## [Supplied material]
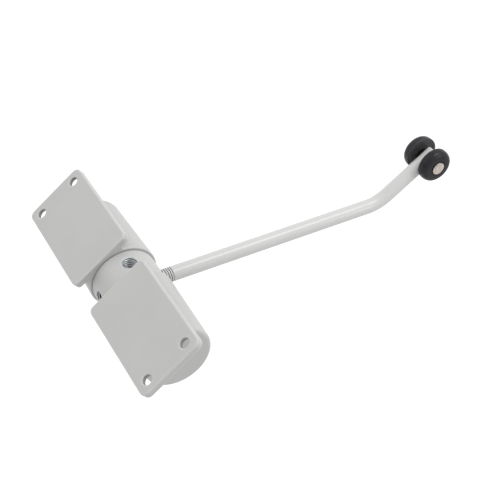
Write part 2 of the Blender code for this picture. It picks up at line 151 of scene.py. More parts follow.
==
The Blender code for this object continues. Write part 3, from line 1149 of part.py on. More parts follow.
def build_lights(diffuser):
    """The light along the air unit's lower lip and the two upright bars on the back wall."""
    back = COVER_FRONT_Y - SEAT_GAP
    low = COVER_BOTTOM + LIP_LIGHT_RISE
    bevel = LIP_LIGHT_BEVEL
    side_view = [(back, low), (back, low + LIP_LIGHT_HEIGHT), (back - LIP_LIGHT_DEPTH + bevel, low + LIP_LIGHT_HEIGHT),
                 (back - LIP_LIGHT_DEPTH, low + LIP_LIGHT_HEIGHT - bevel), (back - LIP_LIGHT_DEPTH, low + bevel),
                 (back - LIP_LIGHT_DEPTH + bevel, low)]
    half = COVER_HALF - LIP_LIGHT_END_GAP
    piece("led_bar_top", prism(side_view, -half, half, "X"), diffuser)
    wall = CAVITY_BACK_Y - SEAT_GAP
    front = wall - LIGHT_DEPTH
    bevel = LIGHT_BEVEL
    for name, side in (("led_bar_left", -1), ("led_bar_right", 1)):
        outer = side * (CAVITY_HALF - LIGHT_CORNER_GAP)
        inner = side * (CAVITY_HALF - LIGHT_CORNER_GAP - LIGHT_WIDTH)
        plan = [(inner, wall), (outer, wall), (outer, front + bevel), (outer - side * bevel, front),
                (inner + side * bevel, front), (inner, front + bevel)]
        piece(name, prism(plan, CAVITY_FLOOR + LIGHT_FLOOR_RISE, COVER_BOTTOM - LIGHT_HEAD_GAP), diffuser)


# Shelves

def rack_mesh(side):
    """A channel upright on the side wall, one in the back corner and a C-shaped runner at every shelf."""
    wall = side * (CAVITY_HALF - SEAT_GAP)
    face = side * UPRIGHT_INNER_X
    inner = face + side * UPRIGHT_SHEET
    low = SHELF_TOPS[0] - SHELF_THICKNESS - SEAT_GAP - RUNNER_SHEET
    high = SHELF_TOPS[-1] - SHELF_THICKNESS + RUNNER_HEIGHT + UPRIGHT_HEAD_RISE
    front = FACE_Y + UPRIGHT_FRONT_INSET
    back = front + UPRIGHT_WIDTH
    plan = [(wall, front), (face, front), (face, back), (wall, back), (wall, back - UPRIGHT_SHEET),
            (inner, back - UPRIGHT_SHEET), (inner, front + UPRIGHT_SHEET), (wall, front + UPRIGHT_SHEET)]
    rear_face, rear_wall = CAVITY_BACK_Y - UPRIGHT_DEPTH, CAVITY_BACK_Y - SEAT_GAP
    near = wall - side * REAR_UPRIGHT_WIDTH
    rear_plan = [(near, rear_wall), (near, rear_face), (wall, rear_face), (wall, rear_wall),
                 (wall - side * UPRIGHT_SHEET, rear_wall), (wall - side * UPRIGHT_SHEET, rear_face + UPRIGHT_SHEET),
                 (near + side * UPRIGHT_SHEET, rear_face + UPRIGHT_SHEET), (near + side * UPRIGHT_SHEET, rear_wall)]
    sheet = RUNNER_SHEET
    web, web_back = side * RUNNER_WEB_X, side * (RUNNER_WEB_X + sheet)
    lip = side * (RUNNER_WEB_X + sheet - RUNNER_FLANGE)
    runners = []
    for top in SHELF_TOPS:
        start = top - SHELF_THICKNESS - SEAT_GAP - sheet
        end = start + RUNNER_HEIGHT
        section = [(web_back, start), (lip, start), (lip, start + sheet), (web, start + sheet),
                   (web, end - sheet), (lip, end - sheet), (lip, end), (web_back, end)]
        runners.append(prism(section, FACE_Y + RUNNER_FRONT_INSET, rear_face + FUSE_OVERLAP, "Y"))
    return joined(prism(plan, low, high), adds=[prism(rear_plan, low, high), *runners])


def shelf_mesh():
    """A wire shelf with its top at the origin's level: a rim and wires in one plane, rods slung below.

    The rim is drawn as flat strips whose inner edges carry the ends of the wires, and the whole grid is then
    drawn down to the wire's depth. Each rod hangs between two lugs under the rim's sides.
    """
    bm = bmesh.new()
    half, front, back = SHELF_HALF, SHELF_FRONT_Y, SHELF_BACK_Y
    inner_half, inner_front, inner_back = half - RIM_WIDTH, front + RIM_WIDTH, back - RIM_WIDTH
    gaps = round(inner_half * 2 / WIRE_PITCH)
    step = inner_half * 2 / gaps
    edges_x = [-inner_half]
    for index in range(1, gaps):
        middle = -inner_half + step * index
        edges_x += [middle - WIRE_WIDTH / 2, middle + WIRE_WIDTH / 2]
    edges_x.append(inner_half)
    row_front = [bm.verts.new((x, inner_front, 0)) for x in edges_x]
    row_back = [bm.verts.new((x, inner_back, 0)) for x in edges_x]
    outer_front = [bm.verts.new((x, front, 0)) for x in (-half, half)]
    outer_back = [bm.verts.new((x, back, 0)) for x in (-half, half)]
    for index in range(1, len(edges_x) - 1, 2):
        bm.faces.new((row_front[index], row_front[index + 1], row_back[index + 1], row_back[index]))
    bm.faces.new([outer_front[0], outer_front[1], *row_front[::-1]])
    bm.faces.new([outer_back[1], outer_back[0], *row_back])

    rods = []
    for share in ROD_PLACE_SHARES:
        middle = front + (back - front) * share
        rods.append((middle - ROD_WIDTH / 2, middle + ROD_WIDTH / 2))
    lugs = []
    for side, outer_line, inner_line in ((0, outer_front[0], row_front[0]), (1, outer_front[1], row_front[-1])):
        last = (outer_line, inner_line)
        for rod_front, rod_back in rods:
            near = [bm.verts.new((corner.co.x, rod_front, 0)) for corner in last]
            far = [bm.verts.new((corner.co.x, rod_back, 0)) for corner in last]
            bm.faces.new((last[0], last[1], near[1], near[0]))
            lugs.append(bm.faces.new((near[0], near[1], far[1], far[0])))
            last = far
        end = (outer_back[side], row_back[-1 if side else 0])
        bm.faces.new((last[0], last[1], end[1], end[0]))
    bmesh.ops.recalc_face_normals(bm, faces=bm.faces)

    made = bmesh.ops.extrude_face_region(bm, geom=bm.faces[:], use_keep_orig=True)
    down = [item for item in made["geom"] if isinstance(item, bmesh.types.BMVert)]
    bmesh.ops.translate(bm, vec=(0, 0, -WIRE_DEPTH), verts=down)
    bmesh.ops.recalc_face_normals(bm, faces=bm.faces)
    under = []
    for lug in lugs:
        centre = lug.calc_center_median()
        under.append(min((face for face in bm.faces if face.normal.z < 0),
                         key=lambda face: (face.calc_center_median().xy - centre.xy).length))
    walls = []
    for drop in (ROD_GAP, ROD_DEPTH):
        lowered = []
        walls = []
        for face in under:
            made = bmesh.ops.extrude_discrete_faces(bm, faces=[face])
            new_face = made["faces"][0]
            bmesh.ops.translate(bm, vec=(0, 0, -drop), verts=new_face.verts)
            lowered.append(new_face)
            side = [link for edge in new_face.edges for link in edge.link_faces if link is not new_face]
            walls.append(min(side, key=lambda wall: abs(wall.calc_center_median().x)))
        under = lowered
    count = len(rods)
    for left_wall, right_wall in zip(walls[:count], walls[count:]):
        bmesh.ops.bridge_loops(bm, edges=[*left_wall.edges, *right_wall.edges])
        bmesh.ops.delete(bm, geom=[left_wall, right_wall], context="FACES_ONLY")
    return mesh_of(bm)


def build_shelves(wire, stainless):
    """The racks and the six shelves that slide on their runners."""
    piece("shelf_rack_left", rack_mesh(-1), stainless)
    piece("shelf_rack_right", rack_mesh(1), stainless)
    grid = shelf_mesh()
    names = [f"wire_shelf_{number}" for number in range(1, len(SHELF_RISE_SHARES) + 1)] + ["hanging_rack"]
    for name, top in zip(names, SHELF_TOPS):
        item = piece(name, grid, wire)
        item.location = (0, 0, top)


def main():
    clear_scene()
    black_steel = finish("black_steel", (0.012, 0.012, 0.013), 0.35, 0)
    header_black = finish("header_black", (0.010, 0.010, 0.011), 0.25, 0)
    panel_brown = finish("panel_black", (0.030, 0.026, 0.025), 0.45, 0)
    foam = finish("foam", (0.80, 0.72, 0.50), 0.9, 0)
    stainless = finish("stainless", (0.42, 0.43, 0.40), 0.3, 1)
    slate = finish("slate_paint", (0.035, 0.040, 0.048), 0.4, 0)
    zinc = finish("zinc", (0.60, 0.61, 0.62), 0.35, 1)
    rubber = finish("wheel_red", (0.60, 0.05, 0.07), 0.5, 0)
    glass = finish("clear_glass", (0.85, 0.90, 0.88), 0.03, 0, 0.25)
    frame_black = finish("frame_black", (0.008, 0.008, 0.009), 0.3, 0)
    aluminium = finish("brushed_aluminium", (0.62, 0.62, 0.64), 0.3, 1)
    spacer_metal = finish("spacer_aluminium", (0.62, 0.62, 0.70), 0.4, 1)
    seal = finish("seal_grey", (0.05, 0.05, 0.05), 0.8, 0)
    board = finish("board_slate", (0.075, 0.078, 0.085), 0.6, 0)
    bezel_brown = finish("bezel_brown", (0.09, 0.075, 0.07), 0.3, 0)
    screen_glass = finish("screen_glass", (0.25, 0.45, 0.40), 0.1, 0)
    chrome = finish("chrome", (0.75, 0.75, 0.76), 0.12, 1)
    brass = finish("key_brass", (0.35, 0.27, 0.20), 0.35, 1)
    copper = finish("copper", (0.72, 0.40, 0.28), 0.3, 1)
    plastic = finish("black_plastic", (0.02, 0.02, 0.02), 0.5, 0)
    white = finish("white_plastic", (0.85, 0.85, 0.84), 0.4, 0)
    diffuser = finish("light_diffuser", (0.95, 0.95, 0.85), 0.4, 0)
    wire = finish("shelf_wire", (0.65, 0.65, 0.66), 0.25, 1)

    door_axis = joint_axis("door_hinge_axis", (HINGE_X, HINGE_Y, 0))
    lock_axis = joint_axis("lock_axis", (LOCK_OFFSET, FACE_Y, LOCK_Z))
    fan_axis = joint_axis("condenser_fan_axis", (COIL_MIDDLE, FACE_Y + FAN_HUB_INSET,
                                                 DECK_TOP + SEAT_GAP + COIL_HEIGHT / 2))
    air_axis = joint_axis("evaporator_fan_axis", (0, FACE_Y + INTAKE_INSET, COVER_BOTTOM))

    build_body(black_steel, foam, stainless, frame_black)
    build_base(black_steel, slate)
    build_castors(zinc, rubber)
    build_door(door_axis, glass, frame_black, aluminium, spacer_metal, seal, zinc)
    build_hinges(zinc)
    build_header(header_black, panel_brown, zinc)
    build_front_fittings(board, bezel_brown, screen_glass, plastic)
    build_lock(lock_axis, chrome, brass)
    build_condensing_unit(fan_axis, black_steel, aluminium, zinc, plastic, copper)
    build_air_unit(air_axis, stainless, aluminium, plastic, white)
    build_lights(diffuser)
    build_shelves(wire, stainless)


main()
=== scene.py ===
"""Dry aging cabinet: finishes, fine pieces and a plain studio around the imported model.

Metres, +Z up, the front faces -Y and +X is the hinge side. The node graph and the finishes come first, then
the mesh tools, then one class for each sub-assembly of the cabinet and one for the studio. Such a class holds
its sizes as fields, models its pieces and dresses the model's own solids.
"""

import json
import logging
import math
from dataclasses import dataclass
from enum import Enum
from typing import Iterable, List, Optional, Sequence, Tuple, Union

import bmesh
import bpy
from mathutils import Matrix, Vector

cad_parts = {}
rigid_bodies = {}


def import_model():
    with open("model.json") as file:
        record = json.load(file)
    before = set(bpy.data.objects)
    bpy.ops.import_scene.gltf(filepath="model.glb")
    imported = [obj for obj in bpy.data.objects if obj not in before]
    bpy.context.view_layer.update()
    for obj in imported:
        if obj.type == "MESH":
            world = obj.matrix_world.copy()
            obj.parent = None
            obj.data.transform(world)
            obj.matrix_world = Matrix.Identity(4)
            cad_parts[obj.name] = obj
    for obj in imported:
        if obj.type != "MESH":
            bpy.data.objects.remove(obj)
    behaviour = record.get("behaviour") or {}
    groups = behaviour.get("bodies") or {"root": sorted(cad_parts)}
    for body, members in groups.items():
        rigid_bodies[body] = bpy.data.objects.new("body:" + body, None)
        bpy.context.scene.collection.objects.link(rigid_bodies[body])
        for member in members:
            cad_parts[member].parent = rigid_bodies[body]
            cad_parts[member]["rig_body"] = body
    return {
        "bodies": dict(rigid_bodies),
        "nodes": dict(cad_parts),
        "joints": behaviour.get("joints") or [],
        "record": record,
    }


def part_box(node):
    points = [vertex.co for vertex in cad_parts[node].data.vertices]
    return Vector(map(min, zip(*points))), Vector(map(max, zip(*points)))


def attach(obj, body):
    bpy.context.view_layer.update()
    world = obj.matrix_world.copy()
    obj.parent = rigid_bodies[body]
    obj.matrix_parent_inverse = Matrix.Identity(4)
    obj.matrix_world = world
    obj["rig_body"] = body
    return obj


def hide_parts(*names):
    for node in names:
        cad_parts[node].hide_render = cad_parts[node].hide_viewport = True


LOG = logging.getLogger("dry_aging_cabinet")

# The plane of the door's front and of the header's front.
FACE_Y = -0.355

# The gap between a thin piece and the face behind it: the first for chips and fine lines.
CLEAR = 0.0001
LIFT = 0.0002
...
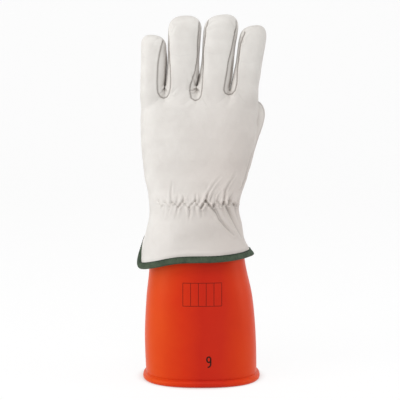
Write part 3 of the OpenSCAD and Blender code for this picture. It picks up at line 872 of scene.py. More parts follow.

## [Short problem]
Search the data for the string "before". List each line that has it.

## [The reply]
    before = set(bpy.data.objects)
    imported = [obj for obj in bpy.data.objects if obj not in before]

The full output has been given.